# THE EXERCISE:
Give back, exactly as it appears, the run of lines opening with the one containing "for name, direction" and closing with the one containing "before = set(bpy.data.objects)". Nothing outside that run should appear.

# INPUT MATERIAL:
_ _ _ _ _
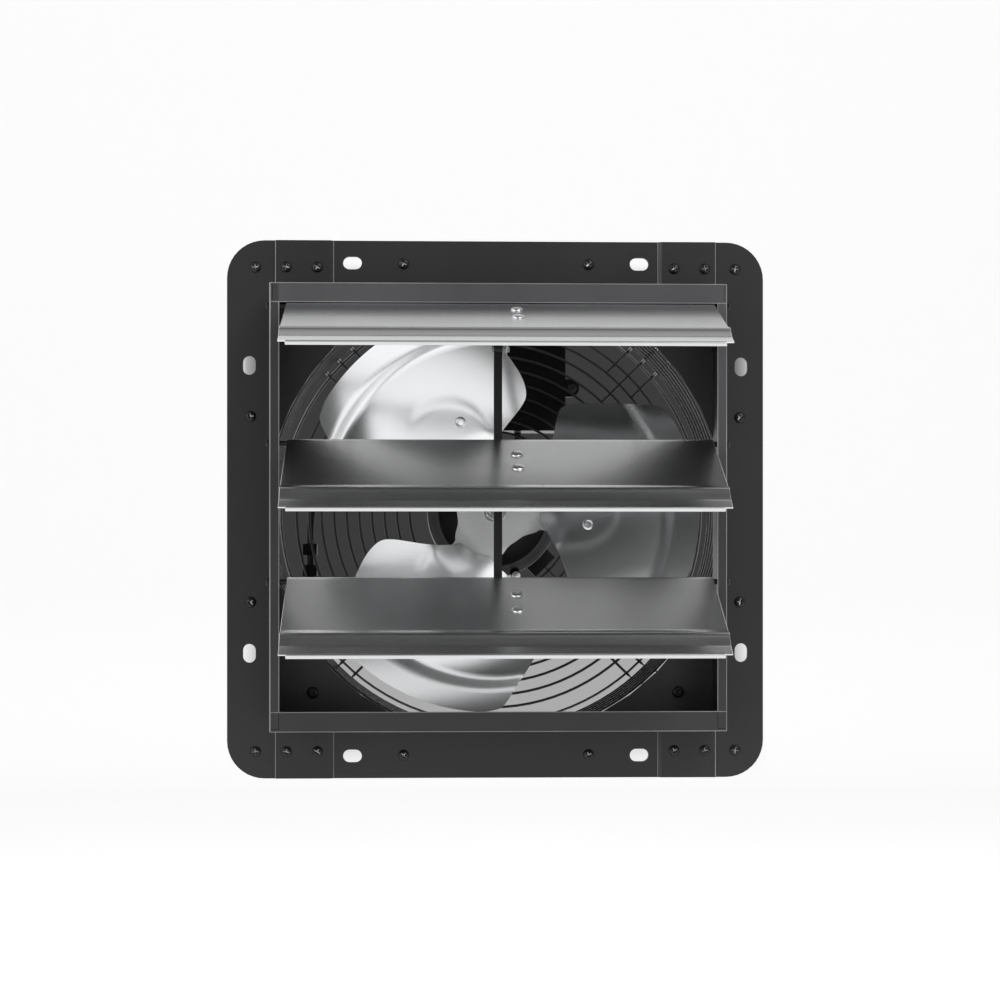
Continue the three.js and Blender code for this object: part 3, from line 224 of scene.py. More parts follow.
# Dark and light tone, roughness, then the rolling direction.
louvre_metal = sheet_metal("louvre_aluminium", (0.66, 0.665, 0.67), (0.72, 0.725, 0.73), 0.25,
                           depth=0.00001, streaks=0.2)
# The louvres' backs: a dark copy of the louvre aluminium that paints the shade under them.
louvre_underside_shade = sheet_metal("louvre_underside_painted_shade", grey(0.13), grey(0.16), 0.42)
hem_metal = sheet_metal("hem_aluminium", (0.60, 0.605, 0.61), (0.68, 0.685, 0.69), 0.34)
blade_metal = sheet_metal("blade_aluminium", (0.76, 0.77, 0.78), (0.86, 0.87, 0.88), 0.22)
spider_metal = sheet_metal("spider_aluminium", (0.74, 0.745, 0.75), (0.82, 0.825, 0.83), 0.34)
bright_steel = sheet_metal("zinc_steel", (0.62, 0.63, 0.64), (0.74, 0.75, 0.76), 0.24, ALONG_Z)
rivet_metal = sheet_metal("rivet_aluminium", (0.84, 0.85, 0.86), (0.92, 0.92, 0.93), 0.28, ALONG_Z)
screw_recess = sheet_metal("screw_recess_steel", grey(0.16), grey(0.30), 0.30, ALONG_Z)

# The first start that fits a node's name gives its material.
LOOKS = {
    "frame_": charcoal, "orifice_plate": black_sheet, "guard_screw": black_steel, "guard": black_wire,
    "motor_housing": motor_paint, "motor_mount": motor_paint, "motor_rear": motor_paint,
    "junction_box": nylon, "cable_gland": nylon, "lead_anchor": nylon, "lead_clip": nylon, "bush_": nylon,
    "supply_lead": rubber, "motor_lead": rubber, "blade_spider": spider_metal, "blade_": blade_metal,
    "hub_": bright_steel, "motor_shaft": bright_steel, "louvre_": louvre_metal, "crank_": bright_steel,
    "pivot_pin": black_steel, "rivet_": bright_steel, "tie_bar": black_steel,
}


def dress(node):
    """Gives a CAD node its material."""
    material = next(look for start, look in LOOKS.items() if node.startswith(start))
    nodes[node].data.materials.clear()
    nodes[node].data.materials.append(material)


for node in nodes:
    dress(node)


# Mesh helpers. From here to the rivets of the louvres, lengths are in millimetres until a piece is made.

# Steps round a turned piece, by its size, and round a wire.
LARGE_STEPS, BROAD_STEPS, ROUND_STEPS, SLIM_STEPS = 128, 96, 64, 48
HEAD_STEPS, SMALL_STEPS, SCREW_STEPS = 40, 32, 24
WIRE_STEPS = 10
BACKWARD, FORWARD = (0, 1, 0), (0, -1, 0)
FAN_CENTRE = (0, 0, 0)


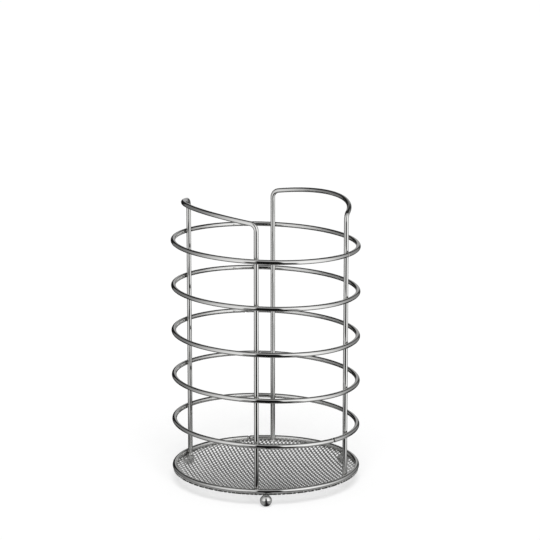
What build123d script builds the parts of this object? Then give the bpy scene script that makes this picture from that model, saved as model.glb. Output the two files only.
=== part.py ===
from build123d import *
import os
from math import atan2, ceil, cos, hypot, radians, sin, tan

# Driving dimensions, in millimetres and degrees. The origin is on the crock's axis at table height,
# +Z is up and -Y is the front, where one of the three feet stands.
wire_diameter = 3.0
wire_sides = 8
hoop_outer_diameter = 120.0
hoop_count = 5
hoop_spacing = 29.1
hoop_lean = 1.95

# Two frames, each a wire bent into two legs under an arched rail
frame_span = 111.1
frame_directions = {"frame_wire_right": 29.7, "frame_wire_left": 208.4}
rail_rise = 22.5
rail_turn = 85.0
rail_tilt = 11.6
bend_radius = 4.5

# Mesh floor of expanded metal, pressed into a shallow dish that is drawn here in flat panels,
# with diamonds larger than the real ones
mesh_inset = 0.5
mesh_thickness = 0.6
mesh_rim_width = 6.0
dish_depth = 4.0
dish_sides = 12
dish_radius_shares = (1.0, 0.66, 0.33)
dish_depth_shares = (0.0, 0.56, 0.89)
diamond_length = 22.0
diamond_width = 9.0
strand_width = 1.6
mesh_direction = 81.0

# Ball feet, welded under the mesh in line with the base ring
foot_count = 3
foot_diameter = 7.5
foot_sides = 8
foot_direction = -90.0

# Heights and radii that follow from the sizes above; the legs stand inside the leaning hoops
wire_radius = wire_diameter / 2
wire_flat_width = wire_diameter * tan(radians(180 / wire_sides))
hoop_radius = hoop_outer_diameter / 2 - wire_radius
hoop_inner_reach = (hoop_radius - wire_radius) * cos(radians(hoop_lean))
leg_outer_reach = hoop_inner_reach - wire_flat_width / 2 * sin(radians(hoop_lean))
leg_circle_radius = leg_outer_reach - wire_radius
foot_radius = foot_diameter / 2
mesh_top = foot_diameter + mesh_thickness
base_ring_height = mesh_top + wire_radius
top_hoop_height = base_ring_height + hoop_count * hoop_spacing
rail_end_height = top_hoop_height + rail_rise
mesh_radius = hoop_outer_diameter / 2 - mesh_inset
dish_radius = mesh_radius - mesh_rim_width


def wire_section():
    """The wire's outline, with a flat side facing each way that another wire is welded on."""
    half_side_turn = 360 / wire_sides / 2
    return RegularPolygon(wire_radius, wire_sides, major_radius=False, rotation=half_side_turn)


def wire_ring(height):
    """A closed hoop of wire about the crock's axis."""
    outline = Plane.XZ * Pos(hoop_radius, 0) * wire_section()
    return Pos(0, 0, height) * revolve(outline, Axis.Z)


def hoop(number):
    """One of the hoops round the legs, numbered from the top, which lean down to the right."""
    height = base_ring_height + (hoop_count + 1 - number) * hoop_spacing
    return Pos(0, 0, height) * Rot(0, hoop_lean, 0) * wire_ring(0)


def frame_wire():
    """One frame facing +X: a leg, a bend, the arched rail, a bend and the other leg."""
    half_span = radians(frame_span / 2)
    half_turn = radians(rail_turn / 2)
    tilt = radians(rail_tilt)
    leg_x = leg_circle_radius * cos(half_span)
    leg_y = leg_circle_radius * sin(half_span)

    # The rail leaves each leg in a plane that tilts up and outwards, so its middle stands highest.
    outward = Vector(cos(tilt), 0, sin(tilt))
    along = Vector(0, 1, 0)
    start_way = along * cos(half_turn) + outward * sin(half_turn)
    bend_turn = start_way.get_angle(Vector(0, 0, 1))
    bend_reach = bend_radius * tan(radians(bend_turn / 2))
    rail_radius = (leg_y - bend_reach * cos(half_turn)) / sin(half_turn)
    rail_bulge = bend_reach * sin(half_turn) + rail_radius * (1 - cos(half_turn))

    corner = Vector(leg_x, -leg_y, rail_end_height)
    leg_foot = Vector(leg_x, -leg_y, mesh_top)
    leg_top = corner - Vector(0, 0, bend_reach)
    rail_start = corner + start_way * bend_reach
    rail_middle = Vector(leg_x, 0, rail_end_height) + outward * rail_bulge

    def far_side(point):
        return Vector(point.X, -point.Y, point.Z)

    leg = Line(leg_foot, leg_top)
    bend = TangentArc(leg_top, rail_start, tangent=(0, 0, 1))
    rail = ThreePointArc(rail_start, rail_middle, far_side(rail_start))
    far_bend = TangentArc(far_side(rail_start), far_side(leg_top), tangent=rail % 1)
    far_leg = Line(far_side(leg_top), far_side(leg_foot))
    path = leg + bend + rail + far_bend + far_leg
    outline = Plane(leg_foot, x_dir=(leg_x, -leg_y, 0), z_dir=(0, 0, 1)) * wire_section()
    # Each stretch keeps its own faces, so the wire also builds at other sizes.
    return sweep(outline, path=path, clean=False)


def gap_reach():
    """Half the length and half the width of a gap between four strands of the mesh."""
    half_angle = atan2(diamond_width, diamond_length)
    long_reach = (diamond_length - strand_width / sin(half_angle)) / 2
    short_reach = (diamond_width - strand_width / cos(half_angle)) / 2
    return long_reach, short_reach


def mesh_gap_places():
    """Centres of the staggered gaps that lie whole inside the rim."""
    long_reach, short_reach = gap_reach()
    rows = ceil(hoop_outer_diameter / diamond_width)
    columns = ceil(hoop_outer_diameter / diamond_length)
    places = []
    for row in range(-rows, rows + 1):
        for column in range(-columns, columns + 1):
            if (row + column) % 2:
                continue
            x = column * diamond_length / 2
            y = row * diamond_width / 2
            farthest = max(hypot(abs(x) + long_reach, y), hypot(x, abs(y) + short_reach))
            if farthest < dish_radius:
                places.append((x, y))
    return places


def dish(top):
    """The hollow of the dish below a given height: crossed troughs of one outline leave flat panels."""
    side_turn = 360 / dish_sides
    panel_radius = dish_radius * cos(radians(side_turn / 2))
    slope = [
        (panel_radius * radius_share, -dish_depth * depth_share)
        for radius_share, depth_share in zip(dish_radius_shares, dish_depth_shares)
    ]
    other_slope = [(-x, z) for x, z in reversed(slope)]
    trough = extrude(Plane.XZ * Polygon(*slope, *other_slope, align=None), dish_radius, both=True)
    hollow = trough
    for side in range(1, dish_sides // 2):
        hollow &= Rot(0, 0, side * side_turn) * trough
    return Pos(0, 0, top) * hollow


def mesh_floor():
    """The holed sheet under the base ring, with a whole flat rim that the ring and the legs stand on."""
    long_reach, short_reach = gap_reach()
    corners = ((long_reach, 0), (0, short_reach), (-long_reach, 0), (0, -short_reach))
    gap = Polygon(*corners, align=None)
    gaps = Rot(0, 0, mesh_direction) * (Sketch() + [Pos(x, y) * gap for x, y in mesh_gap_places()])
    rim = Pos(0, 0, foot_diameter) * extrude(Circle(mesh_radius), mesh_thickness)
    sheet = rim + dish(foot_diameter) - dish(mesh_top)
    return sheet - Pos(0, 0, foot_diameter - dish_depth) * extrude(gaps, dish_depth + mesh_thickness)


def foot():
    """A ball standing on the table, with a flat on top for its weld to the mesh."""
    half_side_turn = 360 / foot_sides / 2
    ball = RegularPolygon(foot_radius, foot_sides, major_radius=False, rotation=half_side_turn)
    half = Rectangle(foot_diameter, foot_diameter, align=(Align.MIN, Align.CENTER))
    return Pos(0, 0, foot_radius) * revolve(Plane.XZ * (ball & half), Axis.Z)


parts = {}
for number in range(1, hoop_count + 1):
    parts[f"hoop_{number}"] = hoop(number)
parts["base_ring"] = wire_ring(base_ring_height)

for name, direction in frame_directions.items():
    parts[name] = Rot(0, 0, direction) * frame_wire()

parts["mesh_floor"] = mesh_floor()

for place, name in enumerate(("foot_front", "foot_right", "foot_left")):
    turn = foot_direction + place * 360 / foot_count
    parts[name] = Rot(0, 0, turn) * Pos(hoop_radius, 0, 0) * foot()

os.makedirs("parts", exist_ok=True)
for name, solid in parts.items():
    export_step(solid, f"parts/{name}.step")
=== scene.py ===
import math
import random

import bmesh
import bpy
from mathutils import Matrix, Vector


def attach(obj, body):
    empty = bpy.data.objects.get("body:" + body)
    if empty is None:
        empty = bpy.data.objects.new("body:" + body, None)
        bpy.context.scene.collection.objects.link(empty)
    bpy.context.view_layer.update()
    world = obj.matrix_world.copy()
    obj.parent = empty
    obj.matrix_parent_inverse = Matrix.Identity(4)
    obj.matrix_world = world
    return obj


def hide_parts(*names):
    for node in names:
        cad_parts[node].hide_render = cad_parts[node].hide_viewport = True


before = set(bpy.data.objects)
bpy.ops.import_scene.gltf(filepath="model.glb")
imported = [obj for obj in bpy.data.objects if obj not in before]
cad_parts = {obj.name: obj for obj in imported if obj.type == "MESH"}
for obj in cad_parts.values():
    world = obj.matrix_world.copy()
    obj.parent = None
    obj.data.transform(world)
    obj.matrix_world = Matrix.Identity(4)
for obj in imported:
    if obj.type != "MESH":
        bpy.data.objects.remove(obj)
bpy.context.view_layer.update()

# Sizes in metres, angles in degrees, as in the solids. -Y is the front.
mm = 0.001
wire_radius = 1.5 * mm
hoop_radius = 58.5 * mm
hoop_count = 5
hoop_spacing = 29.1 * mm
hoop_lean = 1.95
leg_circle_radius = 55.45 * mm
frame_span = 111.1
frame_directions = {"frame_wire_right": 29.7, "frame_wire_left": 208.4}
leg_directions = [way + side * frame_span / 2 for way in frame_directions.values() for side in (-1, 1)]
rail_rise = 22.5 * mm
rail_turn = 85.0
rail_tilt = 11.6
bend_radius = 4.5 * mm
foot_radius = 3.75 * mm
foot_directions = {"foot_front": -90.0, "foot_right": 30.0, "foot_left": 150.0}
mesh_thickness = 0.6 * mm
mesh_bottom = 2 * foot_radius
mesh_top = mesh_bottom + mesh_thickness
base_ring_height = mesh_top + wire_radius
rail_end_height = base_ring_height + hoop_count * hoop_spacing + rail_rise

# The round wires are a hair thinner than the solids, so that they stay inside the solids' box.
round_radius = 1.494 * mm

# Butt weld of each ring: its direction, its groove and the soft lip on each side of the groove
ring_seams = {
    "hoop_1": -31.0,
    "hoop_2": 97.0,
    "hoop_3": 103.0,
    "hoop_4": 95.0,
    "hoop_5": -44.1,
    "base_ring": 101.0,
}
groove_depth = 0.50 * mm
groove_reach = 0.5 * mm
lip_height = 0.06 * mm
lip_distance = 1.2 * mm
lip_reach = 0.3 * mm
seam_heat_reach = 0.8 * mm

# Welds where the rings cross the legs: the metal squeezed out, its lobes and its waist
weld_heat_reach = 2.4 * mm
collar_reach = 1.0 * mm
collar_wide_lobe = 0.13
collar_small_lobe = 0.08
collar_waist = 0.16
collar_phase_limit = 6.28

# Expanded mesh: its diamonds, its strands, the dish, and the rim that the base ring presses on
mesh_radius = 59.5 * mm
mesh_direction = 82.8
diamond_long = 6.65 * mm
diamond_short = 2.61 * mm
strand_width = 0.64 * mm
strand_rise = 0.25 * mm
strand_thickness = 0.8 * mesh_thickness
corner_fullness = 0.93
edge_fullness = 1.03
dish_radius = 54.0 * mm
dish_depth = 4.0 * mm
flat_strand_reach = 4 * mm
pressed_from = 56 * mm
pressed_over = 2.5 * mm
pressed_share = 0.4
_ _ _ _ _
# THE RESULT:
for name, direction in frame_directions.items():
    parts[name] = Rot(0, 0, direction) * frame_wire()

parts["mesh_floor"] = mesh_floor()

for place, name in enumerate(("foot_front", "foot_right", "foot_left")):
    turn = foot_direction + place * 360 / foot_count
    parts[name] = Rot(0, 0, turn) * Pos(hoop_radius, 0, 0) * foot()

os.makedirs("parts", exist_ok=True)
for name, solid in parts.items():
    export_step(solid, f"parts/{name}.step")
=== scene.py ===
import math
import random

import bmesh
import bpy
from mathutils import Matrix, Vector


def attach(obj, body):
    empty = bpy.data.objects.get("body:" + body)
    if empty is None:
        empty = bpy.data.objects.new("body:" + body, None)
        bpy.context.scene.collection.objects.link(empty)
    bpy.context.view_layer.update()
    world = obj.matrix_world.copy()
    obj.parent = empty
    obj.matrix_parent_inverse = Matrix.Identity(4)
    obj.matrix_world = world
    return obj


def hide_parts(*names):
    for node in names:
        cad_parts[node].hide_render = cad_parts[node].hide_viewport = True


before = set(bpy.data.objects)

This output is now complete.